Louisville still had more than enough to win its third national title.

Luke Hancock made four consecutive 3-pointers in the first half, and Peyton Siva and Chane Behanan had monster second halves to lead the top-seeded Cardinals to their first national title since 1986 on Monday night with an 82-76 victory over Michigan.

Hancock finished with 22 points, including a perfect 5 for 5 from 3-point range. Siva had 14 of his 18 points in the second half, and Behanan had 11 of his 12 rebounds in the second half. Behanan also chipped in 15 points for Louisville (35-5).

While Siva leaped off the floor to hug his family when the buzzer sounded, a beaming Kevin Ware hobbled onto the court to join his teammates. Behanan picked up two cheerleaders and, with one in each arm, carried them to the mosh pit that quickly formed at center court.

Louisville wasn't exactly deep before Ware snapped his tibia in the Midwest Regional final, and Pitino candidly said his absence was going to cause "problems" for the Cardinals. Having Russ Smith revert to his wild and "Russdiculous" ways after being so brilliant in the first five games of the tournament didn't help matters.

Smith began the night 1 of 10, and finished with nine points on 3 of 16 shooting. It was his worst performance since the Big East title game, and well below the 25 points he'd averaged in the first five games of the tournament.

But adversity seems to mean nothing to the Cardinals. Ware's gruesome injury - his bone protruded through the skin - would have left most teams reeling. But he became their inspiration instead, urging his teammates to "just go win the game" to get to the Final Four, then accompanying his teammates to his hometown of Atlanta just three days later.

And while his absence left Louisville short-handed, don't underestimate the emotional lift he provided. The Cardinals tweaked their warm-up T-shirts to read "Ri5e to the Occasion," with Ware's No. 5 on the back. He had a seat at the end of the bench, clapping and yelling for his teammates and even hobbling onto the court for a team huddle when things looked bleak against Wichita State on Saturday night.

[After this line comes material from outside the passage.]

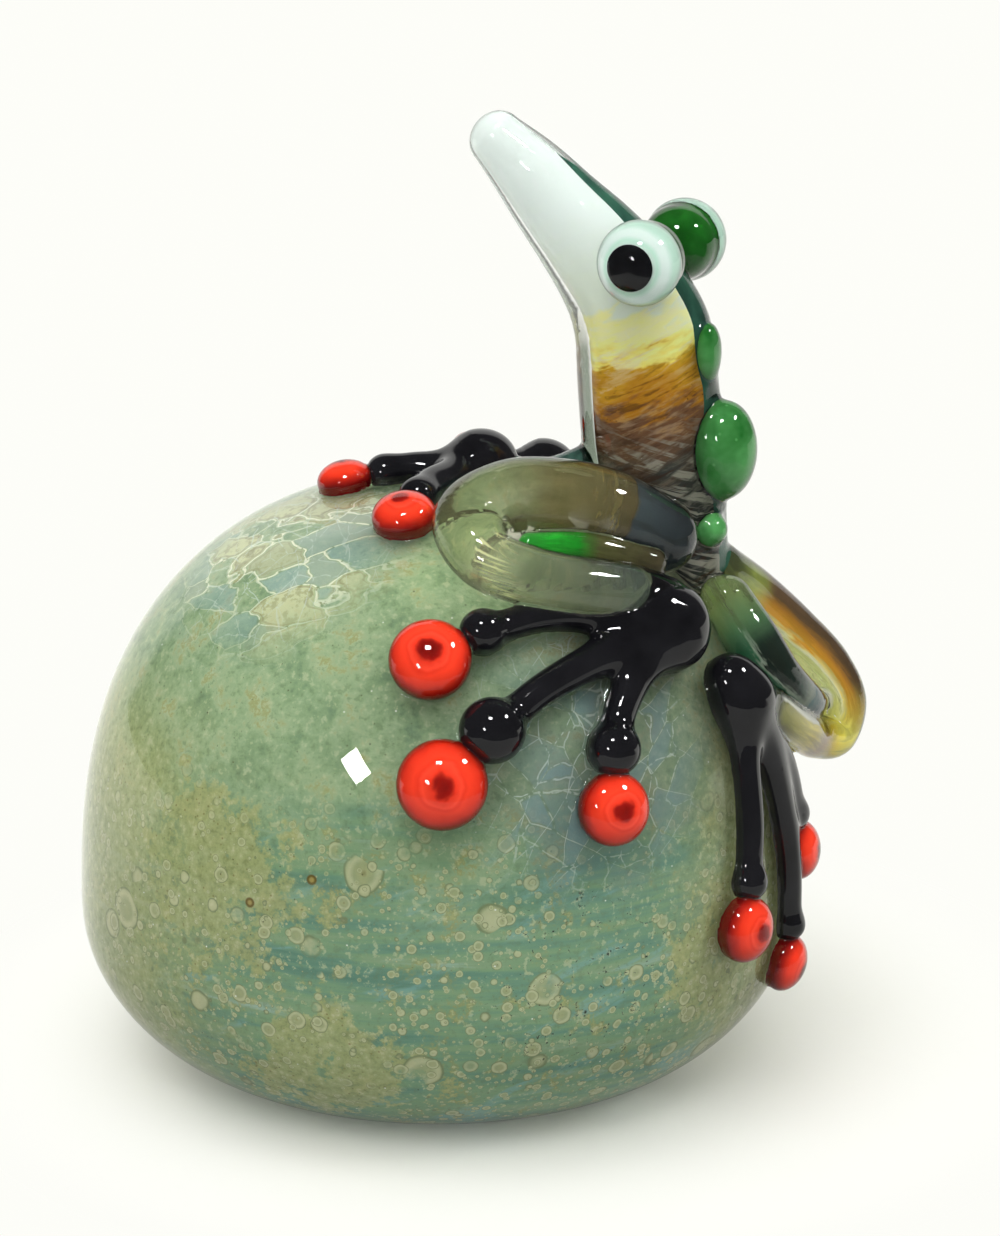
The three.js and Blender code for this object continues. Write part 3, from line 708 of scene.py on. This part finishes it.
    # Crackle veils: cream and blue grey flakes by the hand, fine pale cracks between the feet.
    by_hand, by_feet = g.ball((-19, -11, 75), 9, 21), g.ball((20, -34, 55), 9, 21)
    place = g.wavy(g.at((0.13, 0.17, 0.36), slant=(0, 14, 0)), 1.3, 0.9)
    edge = g.cracks(place)
    luck = g.luck(place)[0]
    kind = g.ramp(luck, [(0.3, (0.26, 0.42, 0.42)), (0.55, (0.4, 0.55, 0.57)), (0.76, (0.42, 0.48, 0.34)),
                         (0.8, (0.7, 0.72, 0.45))])
    flake = g.times(by_hand, g.step(luck, 0.36, 0.4), g.step(edge, 0.0, 0.08),
                    g.step(luck, 0.5, 0.8, 0.5, 0.9))
    base = g.mix(flake, base, kind)
    cream = g.times(by_hand, g.step(luck, 0.76, 0.8))
    base = g.mix(g.times(cream, g.step(fine, 0.5, 0.4), 0.6), base, (0.36, 0.36, 0.17))
    base = g.mix(g.times(cream, g.step(edge, 0.13, 0.1), g.step(edge, 0.06, 0.08), 0.5), base,
                 (0.2, 0.19, 0.09))
    crack = g.times(by_hand, g.step(edge, 0.032, 0.014), g.step(fine, 0.36, 0.46),
                    g.step(luck, 0.3, 0.75, 0.5, 1))
    base = g.mix(crack, base, (0.93, 0.94, 0.78))
    base = g.mix(g.times(by_feet, g.step(mid, 0.36, 0.6, 0.25, 0.55)), base, (0.17, 0.23, 0.2))
    for scale, slant, pale in (((0.12, 0.14, 0.3), (0, 58, 0), 0.85), ((0.1, 0.12, 0.24), (0, -38, 0), 0.6)):
        spot = g.wavy(g.at(scale, slant=slant), 0.5, 0.9)
        edge = g.cracks(spot)
        luck = g.luck(spot)[0]
        flake = g.times(by_feet, g.step(luck, 0.55, 0.6), g.step(edge, 0.0, 0.05),
                        g.step(luck, 0.6, 0.9, 0.2, 0.6))
        base = g.mix(flake, base, (0.24, 0.37, 0.4))
        place = g.most(by_feet, g.times(by_hand, 0.8))
        line = g.times(place, g.step(edge, 0.016, 0.006), g.step(fine, 0.4, 0.52), pale)
        base = g.mix(line, base, (0.66, 0.75, 0.69))

    # Thin dark threads and two amber bubbles.
    edge = g.cracks(g.wavy(g.at(0.3, shift=(5, 5, 5)), 0.8, 1.5))
    thread = g.times(g.ball((20, -42, 26), 10, 18), g.step(edge, 0.03, 0.012), g.step(grain, 0.5, 0.56),
                     g.step(fine, 0.5, 0.56))
    base = g.mix(thread, base, (0.03, 0.04, 0.03))
    for bubble in BUBBLES:
        base = g.mix(g.ball(bubble, 0.55, 0.8), base, (0.16, 0.11, 0.03))
        base = g.mix(g.ball(bubble, 0.2, 0.5), base, (0.42, 0.32, 0.1))

    # Painted shade under the frog and by the right foot.
    painted_shade_under_frog = g.most(g.ball((27, -13, 73), 8, 24), g.times(g.ball((36, -26, 54), 4, 18), 0.45))
    painted_shade_tone = g.mix(g.step(fine, 0.35, 0.65), (0.08, 0.085, 0.06), (0.15, 0.15, 0.1))
    base = g.mix(g.times(painted_shade_under_frog, 0.75), base, painted_shade_tone)
    # Painted shade: darker towards the bottom, the shade of the pebble's underside.
    base = g.mix(g.times(g.step(g.plus(z, g.times(mid, 4.0)), 6.5, 2.5), 0.55), base, (0.06, 0.08, 0.05))
    height = g.plus(g.times(fine, 0.6), g.times(grain, 0.3))
    rough = g.step(grain, 0.3, 0.7, 0.55, 0.8)
    return g.done(g.body(base, rough, g.bump(height, 0.5, 0.25), Specular_IOR_Level=0.0))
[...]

Ware wasn't going to miss cutting down the nets Monday, drawing the loudest cheers when the basket was lowered so he could get his share.

In winning their final 16 games, the Cardinals always managed to find someone - anyone - to step up, and it wasn't going to be any different when the stakes were at their highest.

Trailing by 12 — the same deficit they faced against Wichita State on Saturday night - late in the first half, Hancock made one, two, three and then a fourth 3-pointer. As his hand hung in the air after the last one, the Georgia Dome shook with cheers of "LUUUUUUKE!" for the guy who is so respected by his teammates he was made a team captain before he was eligible to play his first game for Louisville.

Siva fed Montrezl Harrell for a monster dunk and, just like that, Louisville had a 37-36 lead just before the half.

Michigan pulled within 54-52 with 12:07 to play on a deep, deep 3 by AP Player of the Year Trey Burke, who sat most of the first half after picking up two quick fouls. But then, Siva and Behanan simply took over.

The Cardinals had three players with three fouls - Hancock and Siva, included - and fears about their shortened rotation had made them cautious in Saturday night's national semifinal. This time, however, it seemed to fire them up.

The 6-foot Siva looked about 6 inches taller as he scooped up a rebound took it all the way in for a layup, the first of three straight baskets. Behanan seemed to be everywhere under the basket, grabbing one rebound after another. Louisville outrebounded 32-27, including 20-10 in the second half.

Gorgui Dieng may have had a quiet night offensively - he had eight points - but he knocked down a short jumper to extend the lead to 65-61. Siva then scored on a backdoor dunk to make it 67-62 with 6:25 left, and the game was essentially over.